If the price of Bitcoins can increase that quickly, certainly the price can decrease that quickly. Would you want to contract to perform a service for one Bitcoin, perform that service today, send an invoice at the end of the month and be paid 30 days later?  The purchasing power of that one Bitcoin 30 or 60 days from today could be substantially less. Without stability Bitcoins are essentially useless as currency.

That is why many articles about Bitcoins refer to the tulip bubble in the 1600s. In both cases, prices were based upon what economists call the greater fool theory.  Everyone believed that the price would increase and bid the price up until there were no more buyers.  The bubble burst and the last fool got left holding the bag. I do not care if Bitcoins continue to go up until they reach $10,000 each or higher.  At the end of the day, someone will get left holding the bag.

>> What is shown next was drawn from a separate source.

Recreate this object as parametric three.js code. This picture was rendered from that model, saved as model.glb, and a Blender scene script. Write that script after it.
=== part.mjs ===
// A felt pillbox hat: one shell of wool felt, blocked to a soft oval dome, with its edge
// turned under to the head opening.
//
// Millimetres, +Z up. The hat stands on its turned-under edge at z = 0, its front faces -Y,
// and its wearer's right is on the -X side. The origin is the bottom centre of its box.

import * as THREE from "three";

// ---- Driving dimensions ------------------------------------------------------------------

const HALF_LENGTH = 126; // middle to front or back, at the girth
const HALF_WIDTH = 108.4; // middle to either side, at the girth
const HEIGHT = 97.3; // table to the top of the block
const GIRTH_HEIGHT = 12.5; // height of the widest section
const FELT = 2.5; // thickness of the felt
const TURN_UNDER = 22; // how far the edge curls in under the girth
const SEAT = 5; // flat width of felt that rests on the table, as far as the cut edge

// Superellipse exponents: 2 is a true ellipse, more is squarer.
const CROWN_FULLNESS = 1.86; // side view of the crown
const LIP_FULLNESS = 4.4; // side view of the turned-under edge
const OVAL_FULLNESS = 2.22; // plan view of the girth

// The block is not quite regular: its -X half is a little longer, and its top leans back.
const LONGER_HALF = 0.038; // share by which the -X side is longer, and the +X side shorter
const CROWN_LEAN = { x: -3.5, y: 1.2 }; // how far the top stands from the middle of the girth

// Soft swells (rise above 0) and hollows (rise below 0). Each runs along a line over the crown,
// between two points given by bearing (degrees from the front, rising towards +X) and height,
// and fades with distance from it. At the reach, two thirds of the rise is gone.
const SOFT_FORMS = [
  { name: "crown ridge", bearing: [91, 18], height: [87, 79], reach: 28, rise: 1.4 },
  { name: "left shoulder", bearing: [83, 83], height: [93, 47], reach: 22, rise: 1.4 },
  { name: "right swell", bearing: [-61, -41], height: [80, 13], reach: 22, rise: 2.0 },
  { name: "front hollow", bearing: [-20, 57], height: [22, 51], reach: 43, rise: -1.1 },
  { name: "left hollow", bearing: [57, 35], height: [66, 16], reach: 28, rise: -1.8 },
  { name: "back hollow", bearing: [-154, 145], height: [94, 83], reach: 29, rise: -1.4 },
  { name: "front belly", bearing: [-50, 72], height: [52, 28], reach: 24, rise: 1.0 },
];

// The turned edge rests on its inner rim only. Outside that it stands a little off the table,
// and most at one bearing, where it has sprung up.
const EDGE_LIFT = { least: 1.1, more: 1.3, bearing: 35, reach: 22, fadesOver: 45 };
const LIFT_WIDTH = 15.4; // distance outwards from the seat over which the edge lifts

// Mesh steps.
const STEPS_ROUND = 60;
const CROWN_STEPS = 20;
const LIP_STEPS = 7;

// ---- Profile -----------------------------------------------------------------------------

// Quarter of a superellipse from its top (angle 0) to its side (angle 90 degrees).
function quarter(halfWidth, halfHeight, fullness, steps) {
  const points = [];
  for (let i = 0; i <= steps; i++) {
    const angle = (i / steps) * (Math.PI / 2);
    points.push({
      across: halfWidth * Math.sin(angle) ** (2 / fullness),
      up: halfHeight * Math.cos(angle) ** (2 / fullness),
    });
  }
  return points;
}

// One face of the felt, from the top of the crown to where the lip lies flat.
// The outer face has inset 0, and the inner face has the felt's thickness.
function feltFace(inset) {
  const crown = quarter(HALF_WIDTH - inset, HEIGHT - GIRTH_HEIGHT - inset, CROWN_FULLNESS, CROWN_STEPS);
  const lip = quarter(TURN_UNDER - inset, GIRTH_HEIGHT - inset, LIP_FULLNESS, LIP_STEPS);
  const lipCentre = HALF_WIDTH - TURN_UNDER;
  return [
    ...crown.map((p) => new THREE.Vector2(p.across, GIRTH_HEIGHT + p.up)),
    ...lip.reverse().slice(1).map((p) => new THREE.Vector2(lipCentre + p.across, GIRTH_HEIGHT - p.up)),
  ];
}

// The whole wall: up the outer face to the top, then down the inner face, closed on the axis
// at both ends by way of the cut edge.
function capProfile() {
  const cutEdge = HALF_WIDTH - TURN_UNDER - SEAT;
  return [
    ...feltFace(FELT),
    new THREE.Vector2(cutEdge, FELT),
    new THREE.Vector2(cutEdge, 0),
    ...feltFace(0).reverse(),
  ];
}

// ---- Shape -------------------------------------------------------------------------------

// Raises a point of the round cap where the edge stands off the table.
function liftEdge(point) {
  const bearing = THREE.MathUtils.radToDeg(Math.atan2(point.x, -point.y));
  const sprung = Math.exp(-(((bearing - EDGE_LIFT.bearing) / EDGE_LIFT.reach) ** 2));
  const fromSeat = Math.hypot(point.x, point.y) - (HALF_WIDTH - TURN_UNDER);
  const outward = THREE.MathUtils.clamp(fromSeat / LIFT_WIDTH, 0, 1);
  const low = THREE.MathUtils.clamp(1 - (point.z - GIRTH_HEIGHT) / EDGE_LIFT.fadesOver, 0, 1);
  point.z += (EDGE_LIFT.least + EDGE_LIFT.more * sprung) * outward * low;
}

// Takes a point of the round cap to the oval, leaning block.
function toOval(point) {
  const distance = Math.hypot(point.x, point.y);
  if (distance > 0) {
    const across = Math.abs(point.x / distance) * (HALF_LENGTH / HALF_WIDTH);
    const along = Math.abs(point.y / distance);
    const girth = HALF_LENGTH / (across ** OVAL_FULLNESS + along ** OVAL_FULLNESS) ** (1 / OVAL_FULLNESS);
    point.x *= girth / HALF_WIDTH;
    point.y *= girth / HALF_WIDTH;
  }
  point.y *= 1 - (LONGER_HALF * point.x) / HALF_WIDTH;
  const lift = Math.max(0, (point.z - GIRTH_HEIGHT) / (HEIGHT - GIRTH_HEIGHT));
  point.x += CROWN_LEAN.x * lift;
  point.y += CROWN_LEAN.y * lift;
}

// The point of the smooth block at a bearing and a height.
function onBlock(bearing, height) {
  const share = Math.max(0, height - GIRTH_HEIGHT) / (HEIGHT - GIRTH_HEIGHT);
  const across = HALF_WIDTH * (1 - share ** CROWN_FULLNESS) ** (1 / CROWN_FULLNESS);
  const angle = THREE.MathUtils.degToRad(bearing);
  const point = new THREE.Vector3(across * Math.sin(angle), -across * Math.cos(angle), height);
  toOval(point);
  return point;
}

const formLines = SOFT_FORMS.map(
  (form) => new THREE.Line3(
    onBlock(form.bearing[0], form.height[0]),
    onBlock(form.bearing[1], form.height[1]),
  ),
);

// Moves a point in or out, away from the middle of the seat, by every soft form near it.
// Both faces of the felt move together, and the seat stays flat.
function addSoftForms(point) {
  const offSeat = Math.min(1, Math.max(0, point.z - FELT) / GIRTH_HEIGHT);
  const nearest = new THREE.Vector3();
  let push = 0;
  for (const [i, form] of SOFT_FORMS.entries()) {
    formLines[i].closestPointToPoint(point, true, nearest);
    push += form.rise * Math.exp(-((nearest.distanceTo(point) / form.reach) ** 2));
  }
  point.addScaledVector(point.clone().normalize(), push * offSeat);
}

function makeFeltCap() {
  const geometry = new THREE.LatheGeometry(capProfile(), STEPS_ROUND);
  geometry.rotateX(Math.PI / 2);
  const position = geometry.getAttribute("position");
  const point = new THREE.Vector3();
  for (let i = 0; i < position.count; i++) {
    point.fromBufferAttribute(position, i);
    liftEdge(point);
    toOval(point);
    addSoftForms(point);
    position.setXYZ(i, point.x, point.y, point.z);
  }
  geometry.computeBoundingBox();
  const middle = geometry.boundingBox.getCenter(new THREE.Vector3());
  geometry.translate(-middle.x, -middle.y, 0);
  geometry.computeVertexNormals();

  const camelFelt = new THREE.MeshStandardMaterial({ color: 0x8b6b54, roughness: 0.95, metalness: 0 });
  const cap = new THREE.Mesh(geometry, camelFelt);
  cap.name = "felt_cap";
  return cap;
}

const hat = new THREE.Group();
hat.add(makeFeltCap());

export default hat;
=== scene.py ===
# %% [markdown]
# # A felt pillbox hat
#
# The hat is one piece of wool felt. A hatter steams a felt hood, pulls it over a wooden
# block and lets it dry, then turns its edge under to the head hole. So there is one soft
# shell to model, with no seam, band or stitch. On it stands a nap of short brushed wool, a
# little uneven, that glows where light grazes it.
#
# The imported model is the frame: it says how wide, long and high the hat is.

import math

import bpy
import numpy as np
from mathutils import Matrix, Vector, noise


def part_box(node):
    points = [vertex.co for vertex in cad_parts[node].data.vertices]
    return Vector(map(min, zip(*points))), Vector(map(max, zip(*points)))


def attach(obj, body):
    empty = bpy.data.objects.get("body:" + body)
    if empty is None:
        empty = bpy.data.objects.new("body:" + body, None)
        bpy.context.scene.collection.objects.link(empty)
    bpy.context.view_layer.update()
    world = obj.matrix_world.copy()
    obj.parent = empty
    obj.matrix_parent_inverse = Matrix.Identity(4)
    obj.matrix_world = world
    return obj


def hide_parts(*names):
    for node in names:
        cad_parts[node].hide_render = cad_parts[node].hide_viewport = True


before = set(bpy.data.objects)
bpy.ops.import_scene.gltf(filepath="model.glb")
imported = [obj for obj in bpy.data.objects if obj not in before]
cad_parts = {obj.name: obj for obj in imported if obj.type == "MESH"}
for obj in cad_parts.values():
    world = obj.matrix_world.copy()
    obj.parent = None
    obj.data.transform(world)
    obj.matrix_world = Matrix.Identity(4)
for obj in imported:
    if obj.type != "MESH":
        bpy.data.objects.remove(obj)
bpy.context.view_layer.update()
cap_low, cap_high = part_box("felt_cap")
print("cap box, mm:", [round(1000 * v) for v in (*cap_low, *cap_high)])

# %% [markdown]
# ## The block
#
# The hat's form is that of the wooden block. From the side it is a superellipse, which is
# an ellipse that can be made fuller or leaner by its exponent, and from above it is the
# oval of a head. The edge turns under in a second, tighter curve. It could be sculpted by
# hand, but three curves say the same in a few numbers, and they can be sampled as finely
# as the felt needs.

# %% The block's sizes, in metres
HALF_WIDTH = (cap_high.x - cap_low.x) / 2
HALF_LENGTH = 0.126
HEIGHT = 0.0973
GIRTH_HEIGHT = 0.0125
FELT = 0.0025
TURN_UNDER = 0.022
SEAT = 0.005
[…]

A more recent twist on Bitcoins is their use in venture capital. Several companies have claimed to have raised millions of dollars by selling stock for Bitcoins or other cryptocurrencies.  They call them initial coin offerings (ICOs). Several companies profess that they have raised millions in a matter of hours. That may be because holders of Bitcoins cannot spend their coins in very many other places.

I could not locate a prospectus for one of these offerings. I do not believe that any were registered with the SEC. I would particularly like to see how the attorneys who wrote the disclosures handle the “risk factors” relating to the Bitcoins that the company received for its shares. Call it professional curiosity.

If I took anything away from my look at Bitcoins it is that there is a lot more hype than substance.  A lot of people seem to think that it is possible to create wealth by solving a mathematical puzzle. But Money for Nothing is a song by Dire Straits, not an economic reality.